BOOKS: Racial Dynamics in Toni Morrison’s “Sula”

By Aaron Jackson

In her 1973 novel, Sula, Tony Morrison made it her business to infuse her work with as many racial overtones and allusions indicative of African American struggles during the Jim Crow era as possible.  Morrison, writing fiction in the wake of Dr. Martin Luther King’s public civil rights battles and hard won victories of the 1960’s, was trying to give that continuing struggle more context and meaning. One of her goals was to show readers the complex (and long term), effects of color prejudice.  One of the book’s main vehicles for expressing these sentiments is Morrison’s implementation of the character “Helene.” Helene is posed as a symbol of “whiteness” within the black community, and her journey throughout the novel is representative of the oppressive dynamics of white supremacy. One way that Morrison displays this is by showing Helene’s treatment of her child “Nel”.  Measuring Nel’s looks against stereotypical standards of white beauty, Helene insists on telling her daughter to pull on her nose to narrow it, and to pull a hot comb through her hair to straighten it.

 
Helene’s motivation to get Nel to change her appearance to a more Eurocentric one, stems from the fact that she doesn’t want her daughter to experience any sort of shame or hate based upon her appearance (in this case, being black).

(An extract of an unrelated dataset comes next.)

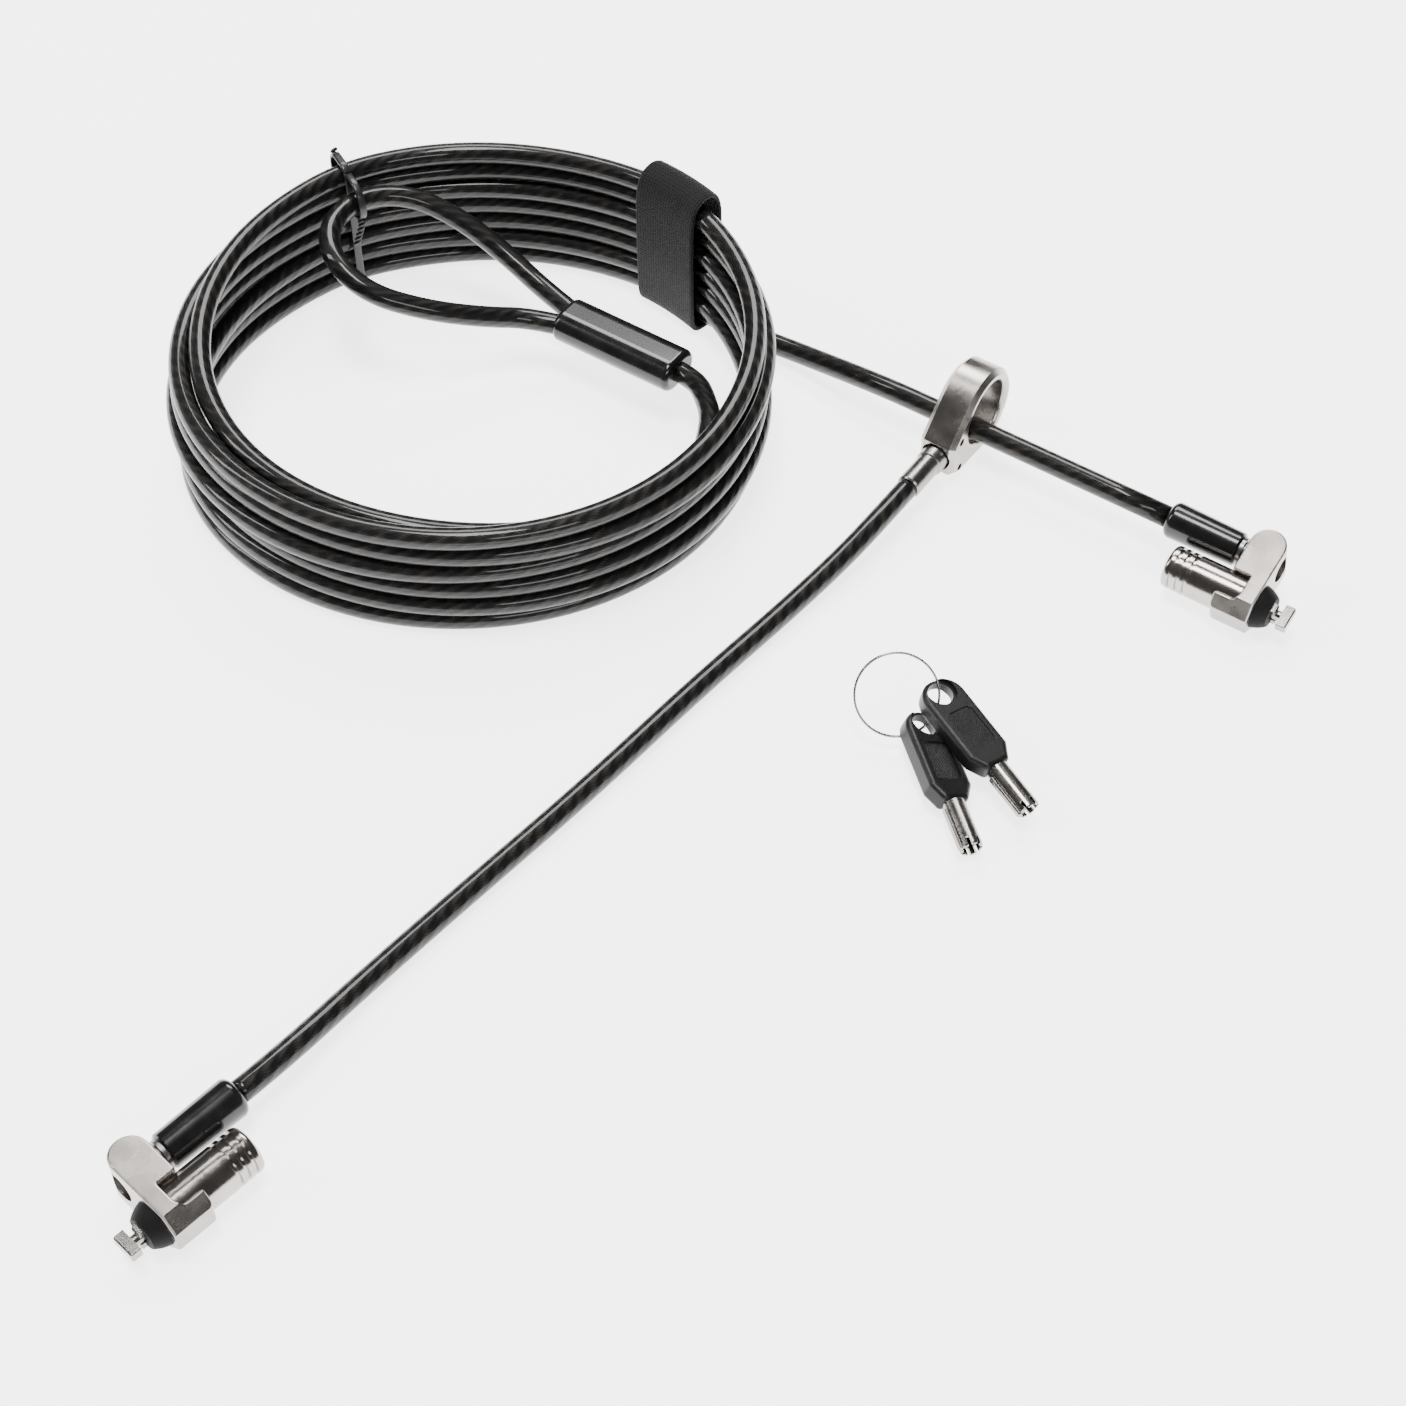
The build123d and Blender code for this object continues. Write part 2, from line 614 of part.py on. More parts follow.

This complicated motivation may seem contradicted by a line on page 18 that describes Helene as being:  ” …grateful, deep down in her heart that the child had not inherited the great beauty that was hers.”  But Helene’s relief in Nel’s appearance being exceptionally black, has its roots in her shame about how her own mother had used her fairly European looks to, indirectly, cause Helene to feel shame.

 

The two situations of Helene prompting her daughter to look “less black” but also being grateful that she does look black (more black than creole), helps to illustrate a personal struggle of Helene’s. It illustrates a struggle that denies Helene 100% comfort in her and her daughter’s assimilation and suppression of their black features (to be protected from whites). There is no simple, comforting  solution to her inner conflict. On the one hand, she has to do what she feels is necessary to help shield her daughter from discrimination based on her black features.  Yet knowing that she is forcibly Europeanizing Nel’s appearance, and therefore making her more desirable by racist standards, conjures up the great sense of shame she remembers feeling for her own mother.
This mental struggle can also be used to explain Helene’s self-loathing. Right off the bat, it’s pretty obvious that Helene feels shame towards her mother and how she used her looks to bring shame to Helene. This causes self-loathing, since Helene inherited her mother’s looks, and she always has to live with the fact that black women similar in appearance to her were considered capable of performing sex work.  This however would not explain why Helene would still want Nel to look at all like her mother, if she is trying to avoid that particular sense of shame. Thus Helene’s self-loathing,  might also stem from the racist society she lives in . . . and the fact that she is not confident in her blackness. This insecurity is revealed in the line about Helene on page 21 of Sula:  “Like a street pup that wags its tail at the very doorjamb of the butcher shop he has been kicked away from only moments before, Helene smiled”.

 

Due to living in a society that hated blackness, Helene had learned to unconsciously hate her blackness as well. This was a method of protection for her (as well as for many other black folk) as through the rejection of her blackness, and assimilating into white standards, she discarded at least one thing that whites hated about her, and ran a lower risk of experiencing discrimination. This obviously would cause her to hate her blackness, as well as herself and the blackness of those around her – which is illustrated in the novel by her forcing Nel into these European standards. She wanted to protect Nel from the ugly face of racism, but she also hated Nel’s blackness, as well as her own.